How Our Dynamic Account-Based Programs Fit Into the TEAM Framework
We’re often asked how we structure our account-based programs, and to be honest, it’s been a work in progress. We’ve spent years testing, measuring, and evaluating to continually dial-in our strategy. Eventually, we concluded that everything we do ties back to the TEAM framework.
TEAM, which stands for Target, Engage, Activate, and Measure, is a lightweight account-based framework that follows a continuous cycle of those four components based on a number of factors at the account level. Each will be in play across every stage of the account lifecycle as there are always opportunities to target net new or existing customers, engage accounts, activate information to enable sales and customer success teams, and measure engagement.
In a recent webinar, “10 Ways We’re Targeting You,” we unpacked exactly how we leverage the TEAM framework in our account-based programs. Let’s walk through each of these.
Targeting the Right Accounts
We always start by creating our target account list, which is a team (no pun intended) effort that starts with marketing but then involves sales. Working from our total addressable market (TAM), which is approximately 6,500 accounts –– obviously too large of an audience to go after at any one time –– the marketing team scales this into different segments.
Now, to clarify, we define TAM as accounts we’ve identified as potential fits rather than market share opportunity broadly. There’s a lot that goes into developing our TAM, but at a high level, we take our best customers –– those who had the best retention, upsell, etc. –– and build a model based on the following attributes of these customers:
- Firmographics
- Industry
- Employee size
Based on this information, we then prioritize these by fit ranking in which each account is given a score. This will bring our target list to approximately 1,000 to 2,000 accounts per program, which we typically run over a six-month duration.
Of this list, we look at more advanced data attributes like technographics and intent to gauge the ABM maturity level of the account and develop specific messaging for each level of maturity. Of course, now we’re using Account Hub in the Terminus ABM platform to manage all of this and automate many of our processes, but previously we were downloading spreadsheets from all our various platforms –– Everstring, Marketo, Salesforce, etc. –– to piecemeal our data before importing it back into Salesforce. On top of that, we were using this data to deploy high-touch campaigns and dynamically move accounts into different programs based on their level of engagement.
Needless to say, the manual approach is a big demand on resources. Doable, but infinitely harder to scale. But by using Account Hub in the Terminus platform, we can dynamically move accounts in and out of programs and create sub-lists to target with specific campaigns more efficiently. And while we do rely heavily on the technology and tools, technology isn’t what makes it successful. It’s the people and the process. And a big part of ABM is how marketing and sales are collaborating.

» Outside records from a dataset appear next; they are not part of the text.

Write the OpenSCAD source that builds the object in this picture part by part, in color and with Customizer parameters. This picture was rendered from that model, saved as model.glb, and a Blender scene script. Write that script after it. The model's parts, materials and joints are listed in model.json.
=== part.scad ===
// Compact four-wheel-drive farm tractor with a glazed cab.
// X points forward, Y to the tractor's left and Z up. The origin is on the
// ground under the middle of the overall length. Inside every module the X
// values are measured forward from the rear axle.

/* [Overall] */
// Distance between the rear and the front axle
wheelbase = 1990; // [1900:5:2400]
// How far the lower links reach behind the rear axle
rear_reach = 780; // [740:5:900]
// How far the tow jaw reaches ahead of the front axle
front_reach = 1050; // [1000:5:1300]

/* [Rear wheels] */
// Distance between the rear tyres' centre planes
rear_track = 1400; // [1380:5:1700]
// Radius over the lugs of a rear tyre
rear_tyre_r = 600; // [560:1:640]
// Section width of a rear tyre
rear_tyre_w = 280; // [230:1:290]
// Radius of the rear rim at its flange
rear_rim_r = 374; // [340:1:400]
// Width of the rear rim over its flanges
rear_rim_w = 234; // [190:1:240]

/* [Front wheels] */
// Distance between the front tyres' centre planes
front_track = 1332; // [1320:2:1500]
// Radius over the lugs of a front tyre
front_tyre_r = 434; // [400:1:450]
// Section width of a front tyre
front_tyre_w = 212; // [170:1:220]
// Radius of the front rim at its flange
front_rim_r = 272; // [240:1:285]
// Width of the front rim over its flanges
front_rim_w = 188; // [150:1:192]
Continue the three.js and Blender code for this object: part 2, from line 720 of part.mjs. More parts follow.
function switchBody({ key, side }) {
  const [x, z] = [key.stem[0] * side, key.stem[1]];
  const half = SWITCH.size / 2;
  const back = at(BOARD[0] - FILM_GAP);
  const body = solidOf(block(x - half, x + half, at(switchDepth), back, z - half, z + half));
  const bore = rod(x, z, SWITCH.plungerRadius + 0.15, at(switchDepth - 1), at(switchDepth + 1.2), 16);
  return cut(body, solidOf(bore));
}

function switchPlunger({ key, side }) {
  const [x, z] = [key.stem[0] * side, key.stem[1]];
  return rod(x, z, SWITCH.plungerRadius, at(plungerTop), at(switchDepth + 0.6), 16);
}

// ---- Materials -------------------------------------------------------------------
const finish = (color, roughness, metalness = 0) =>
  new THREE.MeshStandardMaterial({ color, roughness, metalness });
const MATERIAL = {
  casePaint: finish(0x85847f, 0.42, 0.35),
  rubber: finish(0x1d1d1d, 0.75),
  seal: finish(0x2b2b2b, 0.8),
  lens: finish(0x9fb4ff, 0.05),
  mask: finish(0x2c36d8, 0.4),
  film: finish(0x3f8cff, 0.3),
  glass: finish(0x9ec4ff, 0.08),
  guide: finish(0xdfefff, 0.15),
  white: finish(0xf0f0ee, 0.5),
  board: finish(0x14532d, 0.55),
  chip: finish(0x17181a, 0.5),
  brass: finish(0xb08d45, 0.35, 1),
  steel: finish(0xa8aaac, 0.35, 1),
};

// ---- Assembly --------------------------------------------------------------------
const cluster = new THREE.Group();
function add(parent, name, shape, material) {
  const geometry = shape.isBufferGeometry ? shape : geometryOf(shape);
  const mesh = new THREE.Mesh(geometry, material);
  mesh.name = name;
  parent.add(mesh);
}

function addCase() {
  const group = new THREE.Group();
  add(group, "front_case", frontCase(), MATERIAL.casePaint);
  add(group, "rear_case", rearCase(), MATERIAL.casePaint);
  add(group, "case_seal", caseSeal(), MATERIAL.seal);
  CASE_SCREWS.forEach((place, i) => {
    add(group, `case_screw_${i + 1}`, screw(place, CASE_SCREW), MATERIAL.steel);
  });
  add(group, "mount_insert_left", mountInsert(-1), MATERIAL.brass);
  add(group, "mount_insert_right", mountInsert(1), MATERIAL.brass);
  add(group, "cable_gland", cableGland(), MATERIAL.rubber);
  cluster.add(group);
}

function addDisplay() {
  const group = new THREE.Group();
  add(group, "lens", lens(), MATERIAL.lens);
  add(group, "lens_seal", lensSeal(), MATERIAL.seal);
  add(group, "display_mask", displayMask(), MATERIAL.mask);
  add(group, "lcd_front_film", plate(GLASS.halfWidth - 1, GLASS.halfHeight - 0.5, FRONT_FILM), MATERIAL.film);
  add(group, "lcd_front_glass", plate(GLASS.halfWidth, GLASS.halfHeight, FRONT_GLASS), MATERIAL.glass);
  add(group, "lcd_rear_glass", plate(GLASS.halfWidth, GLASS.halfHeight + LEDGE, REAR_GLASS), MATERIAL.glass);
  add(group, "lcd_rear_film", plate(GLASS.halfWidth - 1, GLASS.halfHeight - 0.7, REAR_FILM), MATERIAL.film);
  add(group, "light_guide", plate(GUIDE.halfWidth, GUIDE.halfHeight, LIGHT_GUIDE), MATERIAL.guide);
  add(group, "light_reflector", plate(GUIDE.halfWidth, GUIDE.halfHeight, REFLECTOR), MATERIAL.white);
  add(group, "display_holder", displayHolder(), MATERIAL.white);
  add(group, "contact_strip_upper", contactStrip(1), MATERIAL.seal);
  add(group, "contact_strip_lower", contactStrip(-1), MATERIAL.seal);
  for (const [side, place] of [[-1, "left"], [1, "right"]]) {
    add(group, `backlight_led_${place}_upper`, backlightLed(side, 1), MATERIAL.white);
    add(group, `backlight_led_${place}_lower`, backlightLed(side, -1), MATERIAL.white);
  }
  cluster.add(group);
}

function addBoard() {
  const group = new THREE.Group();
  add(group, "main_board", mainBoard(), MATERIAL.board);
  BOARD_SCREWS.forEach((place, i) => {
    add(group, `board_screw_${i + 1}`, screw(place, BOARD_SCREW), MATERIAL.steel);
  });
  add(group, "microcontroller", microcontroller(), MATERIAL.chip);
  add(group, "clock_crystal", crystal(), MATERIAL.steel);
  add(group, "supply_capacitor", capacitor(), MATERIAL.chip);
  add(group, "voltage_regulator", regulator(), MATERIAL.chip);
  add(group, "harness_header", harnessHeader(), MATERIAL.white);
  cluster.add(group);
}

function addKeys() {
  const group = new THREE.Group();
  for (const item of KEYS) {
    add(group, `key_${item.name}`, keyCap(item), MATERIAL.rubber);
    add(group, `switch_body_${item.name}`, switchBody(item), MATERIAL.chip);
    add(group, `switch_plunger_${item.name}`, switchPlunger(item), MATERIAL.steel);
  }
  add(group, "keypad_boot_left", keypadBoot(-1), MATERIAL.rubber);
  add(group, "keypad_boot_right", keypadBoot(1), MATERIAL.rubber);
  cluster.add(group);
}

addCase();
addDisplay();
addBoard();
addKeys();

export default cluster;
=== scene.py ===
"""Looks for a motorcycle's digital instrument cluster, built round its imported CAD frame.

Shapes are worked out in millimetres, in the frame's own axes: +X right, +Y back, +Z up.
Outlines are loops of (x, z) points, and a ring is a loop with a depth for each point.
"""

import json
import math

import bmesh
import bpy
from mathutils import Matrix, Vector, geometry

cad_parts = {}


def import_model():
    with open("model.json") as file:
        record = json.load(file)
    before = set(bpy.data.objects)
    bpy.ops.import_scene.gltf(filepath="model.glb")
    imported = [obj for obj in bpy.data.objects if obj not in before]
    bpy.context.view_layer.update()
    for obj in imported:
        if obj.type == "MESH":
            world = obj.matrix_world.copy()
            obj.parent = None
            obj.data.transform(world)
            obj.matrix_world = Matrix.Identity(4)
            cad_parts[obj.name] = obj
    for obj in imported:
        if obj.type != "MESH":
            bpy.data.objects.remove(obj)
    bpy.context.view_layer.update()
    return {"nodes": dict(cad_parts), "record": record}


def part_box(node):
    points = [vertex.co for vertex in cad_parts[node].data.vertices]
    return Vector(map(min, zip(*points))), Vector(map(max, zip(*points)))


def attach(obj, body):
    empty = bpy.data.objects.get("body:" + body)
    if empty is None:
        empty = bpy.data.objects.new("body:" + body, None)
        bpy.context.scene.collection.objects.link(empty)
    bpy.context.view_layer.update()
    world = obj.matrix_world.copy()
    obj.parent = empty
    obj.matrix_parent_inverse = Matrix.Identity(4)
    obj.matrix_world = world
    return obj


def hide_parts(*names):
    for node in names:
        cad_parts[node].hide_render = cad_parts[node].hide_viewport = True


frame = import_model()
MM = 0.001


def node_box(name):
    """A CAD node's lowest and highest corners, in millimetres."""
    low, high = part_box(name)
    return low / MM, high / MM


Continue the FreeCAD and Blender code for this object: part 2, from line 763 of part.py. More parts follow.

Every target account list our marketing team creates is reviewed by sales. We have several meetings prior to the start of each quarter and “negotiate” the list to refine the priority accounts. This is an important exercise. Marketing and sales have to agree upon the list before investing valuable time, resources and budget into it.
With the target list segmented, prioritized, and verified, we take action on engagement.
Engaging the Full Buying Committee
To activate or deepen engagement among our target accounts, we effectively run three programs over the course of a six-month span. Here’s a breakdown:
General (all target accounts). Everyone initially starts out here. This is effective in the early stage when you’re really trying to establish brand awareness and initial engagement. In this program, we leverage account-based display advertising, LinkedIn, and retargeting — all through Terminus. We’re also synchronizing messaging across Marketo nurture emails and our SDRs’ Salesloft cadences.
The same messaging is carried all the way through to our landing pages to create very integrated experiences –– everything from the messaging to the imagery is consistent. At this point, we’re not personalizing things, but we are trying to help educate and provide value.
Throughout this program and the following two, we’re measuring engagement and every four weeks, we’re changing up the design, copy and messaging across all our channels.
Highly engaged accounts. Each week we take the top engaged accounts and move them to our one-to-one program. This program is very high touch and personalized. In this program, we’re running one-to-one ads, personalized landing pages, Marketo nurture emails, direct mail through Sendoso, etc. The SDRs will also start creating personalized videos.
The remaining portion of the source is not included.